(Work to do) Copy, in full, each line of the material that holds the word "from".

-- Data segment start --

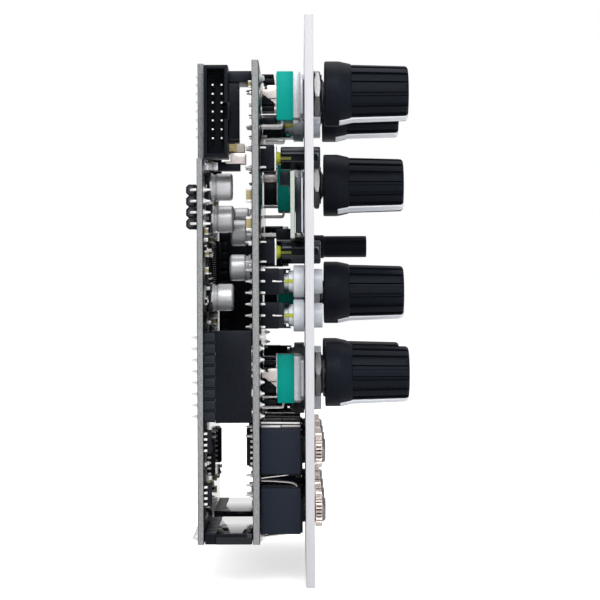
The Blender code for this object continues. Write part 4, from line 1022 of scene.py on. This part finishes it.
# Width, length, height and legs on a side
PACKAGES = {
    "ceramic": (1.6, 3.2, 1.35, 0),
    "driver": (3.9, 5.0, 1.6, 4),
    "amplifier": (3.9, 8.6, 1.6, 7),
    "regulator": (6.6, 6.2, 2.3, 3),
    "codec": (7.0, 7.0, 1.4, 12),
    "processor": (14.0, 14.0, 1.4, 25),
}
# Places across and up, as shares of the board's half width and of its height from the panel's middle
CONTROL_CHIPS = (("ceramic", -0.94, 0.441), ("ceramic", -0.94, 0.322), ("amplifier", -0.75, -0.61),
                 ("amplifier", -0.3, -0.61), ("amplifier", 0.2, -0.61), ("codec", 0.5, 0.63))
MAIN_CHIPS = (("driver", -0.91, -0.58), ("driver", -0.91, -0.8), ("amplifier", -0.5, -0.67),
              ("amplifier", 0.35, -0.67), ("codec", -0.15, -0.37), ("processor", 0.35, 0.15),
              ("regulator", 0.05, 0.63))
CONTROL_CANS = ((-7.45, 16.5), (-13.45, 8.0), (11.55, 20.5))
# Pins of each kind of part, about its middle
PART_PINS = {
    "pot_": ((-2.5, -7.95), (0, -7.95), (2.5, -7.95), (-1.55, 3.2), (1.55, 3.2), (-2.5, 0.4), (2.5, 0.4)),
    "push_switch": ((-3.1, -2.25), (-3.1, 2.25), (3.1, -2.25), (3.1, 2.25)),
    "lit_switch": ((-3, -2.6), (-3, 0), (-3, 2.6), (3, -2.6), (3, 0), (3, 2.6)),
    "jack_": ((0, -5.9), (-2.4, 3.2), (2.4, 3.2), (0, 5.2)),
    "trimmer_body": ((-2.5, -4.0), (0, -4.0), (2.5, -4.0), (-4.2, 3.0), (4.2, 3.0)),
}
# Parts behind the shrouded header: look, ends across, ends in depth, ends up, rounding
TALL_PARTS = (
    ("header", -30.85, -25.85, 15.0, 23.0, 36.5, 50.1, 0.2),
    ("dark_steel", -30.9, -25.8, 14.95, 18.8, 37.0, 37.2, 0),
    ("dark_steel", -30.9, -25.8, 14.95, 18.8, 49.3, 49.5, 0),
    ("tantalum", -30.65, -26.05, 15.5, 23.0, 34.3, 36.25, 0.1),
    # A cream block at the tantalum part's end: painted highlight.
    ("cream", -30.6, -26.1, 13.8, 15.6, 34.05, 36.2, 0.3),
    ("ink", -30.7, -26.0, 16.3, 23.0, 34.05, 34.4, 0),
    ("ink", -30.7, -26.0, 15.9, 23.0, 36.1, 36.45, 0),
)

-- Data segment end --

(The output)
The Blender code for this object continues. Write part 4, from line 1022 of scene.py on. This part finishes it.
# Places across and up, as shares of the board's half width and of its height from the panel's middle